Stuart Henderson wrote: > Another important thing to note here is that > with NAT64 the natting _no longer needs to be > in the normal network path_, the translation > gateways can be off to one side without any > special tricks, just normal routing. > (Horizontal scaling can even be done by having > the DNS64 push out different prefixes). And as > more traffic goes to native v6, the load on > the NAT64 gateways decreases. > > VOIP of various kinds over v6 is still a big > problem, though I am sure some of the larger > networks interested in protocol transition > would not see that as a disadvantage ;)

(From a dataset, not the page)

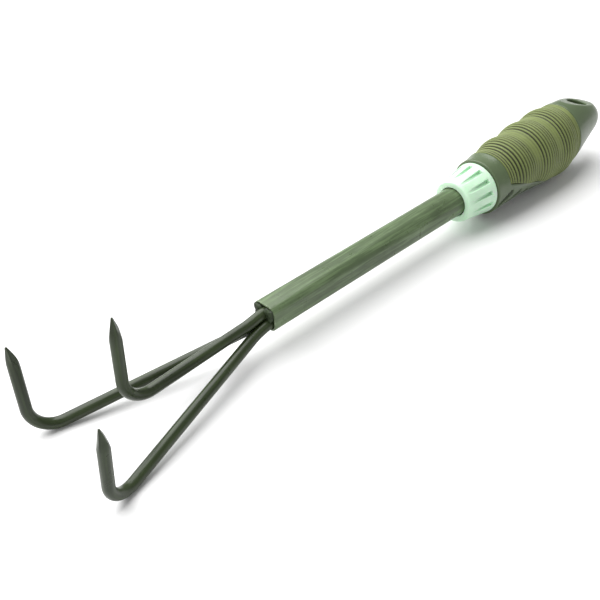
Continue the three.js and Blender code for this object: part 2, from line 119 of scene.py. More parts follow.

Constantine A. Murenin wrote: > I think you're confused between NAT66 and > NAT64.  > > T-Mobile USA optionally supports IPv6 > connectivity in some limited number of new > phones (Galaxy Nexus etc) , and when the > IPv6 option is manually activated by the > user^w beta-tester on their phone, then > no IPv4 support is provided, and access to > IPv4-only resources is available through > NAT64  and DNS64 . No dual-stacking is > provided; in their slides from , T-Mobile > USA claims that IPv6-only with NAT64/DNS64 is > cheaper than dual-stack with NAT44. > > Frankly, dual-stacking (with the plain old > NAT44) would seem like a better approach for > an end-user; I would guesstimate that less > than 1% of Galaxy Nexus users on T-Mobile USA > have actually enabled IPv6 (and left it enabled > after simply testing it), precisely because > dual-stacking is not an option, and T-Mo's > NAT64/DNS64 must be consumed (instead of NAT44), > breaking all those crappy apps that hardcode IPv4 > addresses outside of the DNS and such.
Henning Brauer wrote: > we're talking about the industry that has > gazillions of gsm access points installed > with baseband controllers that crash more > than once a minute. and instead of fixing > their broken software they apply workaround > hacks, and since these are of the same > quality they apply another layer of > workaround hacks, and ... > > and now THESE PEOPLE apply THEIR APPROACH > to the internet, and we're supposed to > implement their workaround hacks so that > they can continue to deploy shit? brilliant > approach.